Arncliffe railway station was listed on the New South Wales State Heritage Register on 2 April 1999 having satisfied the following criteria.

The place is important in demonstrating the course, or pattern, of cultural or natural history in New South Wales.

Arncliffe Railway Station is of State historical significance as an important station on the Illawarra Line, demonstrating its development from 1884 to 1925, during important phases of railway construction and development. The development of the station has included the adaptation of two wayside buildings for island use.

The place is important in demonstrating aesthetic characteristics and/or a high degree of creative or technical achievement in New South Wales.
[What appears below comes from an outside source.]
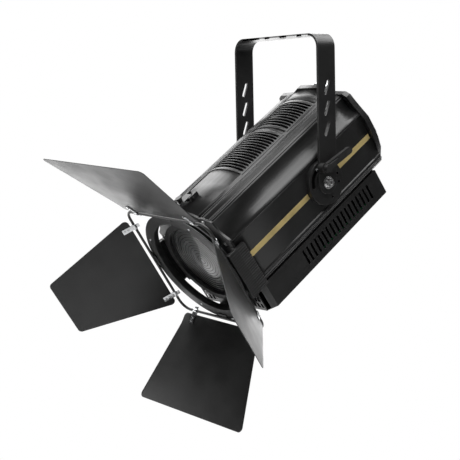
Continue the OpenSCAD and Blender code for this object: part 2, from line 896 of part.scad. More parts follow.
module top_leaf_clips() {
    color([0.75, 0.76, 0.78]) in_leaf(0, top_angle) leaf_clips();
}

module right_leaf() {
    color([0.06, 0.06, 0.065]) in_leaf(90, right_angle) narrow_leaf();
}

module right_leaf_clips() {
    color([0.75, 0.76, 0.78]) in_leaf(90, right_angle) leaf_clips();
}

module bottom_leaf() {
    color([0.06, 0.06, 0.065]) in_leaf(180, bottom_angle) wide_leaf();
}

module bottom_leaf_clips() {
    color([0.75, 0.76, 0.78]) in_leaf(180, bottom_angle) leaf_clips();
}

module left_leaf() {
    color([0.06, 0.06, 0.065]) in_leaf(270, left_angle) narrow_leaf();
}

module left_leaf_clips() {
    color([0.75, 0.76, 0.78]) in_leaf(270, left_angle) leaf_clips();
}

// ---------------------------------------------------------------- drawing

yoke_bar();
yoke_corners();
yoke_arms();
lever_studs();
lever_right();
lever_left();
tilt_discs();
pivot_bolts();
pivot_nut_plates();
housing_shell();
gold_stripes();
top_grille_front();
top_grille_rear();
housing_screws();
front_plate();
lens_ring();
lens_gasket();
fresnel_lens();
accessory_channels();
latch_bracket();
frame_latch();
mid_bulkhead();
guide_rods();
carriage_plate();
rod_bushes();
lead_nut();
led_module();
reflector();
heat_sink();
fan_frame();
fan_rotor();
lead_screw();
focus_knob();
rear_cap();
rear_grille();
control_panel();
display_window();
menu_button();
down_button();
up_button();
enter_button();
safety_eye();
base_box();
base_front_grille();
base_rear_panel();
power_connectors();
data_sockets();
fuse_holder();
power_supply();
driver_board();
barn_door_ring();
wire_frame();
top_leaf();
top_leaf_clips();
right_leaf();
right_leaf_clips();
bottom_leaf();
bottom_leaf_clips();
left_leaf();
left_leaf_clips();
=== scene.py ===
# %% [markdown]
# # A Fresnel theatre spotlight
# This lesson dresses a packed mechanical model in Blender. The frame comes first: every part of
# the lamp is already in place, in metres, with the yoke's clamp hole at the origin and the lamp
# facing -Y.

# %% Load the frame
import bmesh
import bpy
import json
import math
import numpy as np
from mathutils import Matrix, Vector


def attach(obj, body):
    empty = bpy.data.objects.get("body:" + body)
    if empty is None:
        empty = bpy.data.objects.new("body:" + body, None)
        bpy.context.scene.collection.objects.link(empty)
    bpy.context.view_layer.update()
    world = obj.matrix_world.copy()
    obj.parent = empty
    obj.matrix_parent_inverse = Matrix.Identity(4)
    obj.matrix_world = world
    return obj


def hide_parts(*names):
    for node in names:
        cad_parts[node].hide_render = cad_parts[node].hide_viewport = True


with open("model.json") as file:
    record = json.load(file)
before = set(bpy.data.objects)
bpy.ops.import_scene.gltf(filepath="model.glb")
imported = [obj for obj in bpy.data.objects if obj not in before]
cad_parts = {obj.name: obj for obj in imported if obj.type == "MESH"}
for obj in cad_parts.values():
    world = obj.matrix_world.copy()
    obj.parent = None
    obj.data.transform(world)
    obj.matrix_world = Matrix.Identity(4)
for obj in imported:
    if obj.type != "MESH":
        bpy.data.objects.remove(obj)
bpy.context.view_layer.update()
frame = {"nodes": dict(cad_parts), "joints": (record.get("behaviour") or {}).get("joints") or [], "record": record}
nodes = frame["nodes"]
record = frame["record"]
joints = {j["name"]: j for j in frame["joints"]}
body_of = {node: body for body, members in record["behaviour"]["bodies"].items() for node in members}
slot_of = {part["node"]: part["material_slot"] for part in record["subparts"]}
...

The platform buildings are of aesthetic significance, the Platform 1/2 building being an elaborate Victorian Italianate style building with decorative cast iron columns and brackets to awnings, and elaborate detail, the Platform 3/4 building being an altered 1884 wayside platform building altered to an island platform building in 1923, with major alterations including new platform awnings, and alterations to windows, doors and joinery.

The place has strong or special association with a particular community or cultural group in New South Wales for social, cultural or spiritual reasons.

The place has the potential to contribute to the local community's sense of place, and can provide a connection to the local community's past.

The place possesses uncommon, rare or endangered aspects of the cultural or natural history of New South Wales.

Arncliffe Railway Station is considered rare for its remarkably externally intact 2nd class Platform 1/2 building dating from 1884, as only three stations on the Illawarra line retain platform buildings of this type and period (other examples at Sydenham station and Tempe station).

The place is important in demonstrating the principal characteristics of a class of cultural or natural places/environments in New South Wales.

The Arncliffe Railway Station 1919 steel footbridge and stairs, and the 1923 overhead booking office are considered to be good representative examples of their types.